I try to bottle with my neighbor, if possible. Here is the bottling day routine that we are still working on (when bottling from a bottling bucket):
Set the bucket on the counter. Use a white towel as a background, so you can see the level inside the bottles, and it is available to mop up disasters. Turn on all the lights for the same reason. Use a bottling wand, and cut your tubing very short, so the wand hangs down in mid-air. Before filling, have a fastrack of empty bottles and a tupperware container of bottle caps in star-san to one side, and one the others side have space to put filled bottles. To fill: grab an empty, lift it to the bottling wand to fill (when you lower a bottle to stop filling, you don't need a hand on the bottling wand, tubing, clamp, etc.) Place a crown on each filled bottle and set to the side. When you have a bunch of filled bottles, move them to the counter, and crimp the crowns with a butterfly-style capper. Return to filling. When finished filling and capping, rinse spilled beer off of any bottles (keep fruit flies down and nasties down), dry them, and seal in case box(es). Label the box(es) with batch #, beer style, bottling date, and the date that is three weeks. Condition for two weeks in the spare shower, and then move to cellar.

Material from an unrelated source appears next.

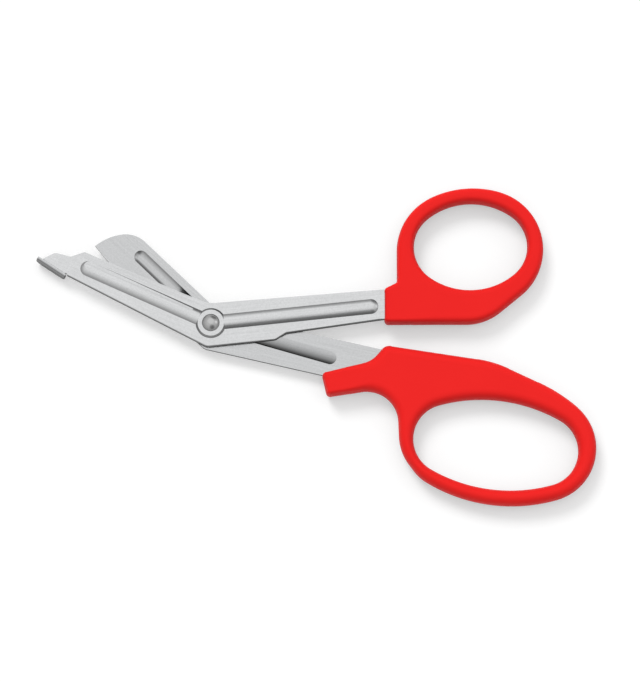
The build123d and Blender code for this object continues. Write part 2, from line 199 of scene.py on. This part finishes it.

At least, that is the theory. In practice, there are always a few kinks. I think we need to add a tarp, because it feels like I end up spot-mopping stickiness from the floor for days after bottling day. Also, per a suggestion in this forum, we need to start marking the first few, the last few, and any bottles with process abnormalities, to help us sleuth beer problems - maybe keep a few pieces of pre-cut, colored tape on hand?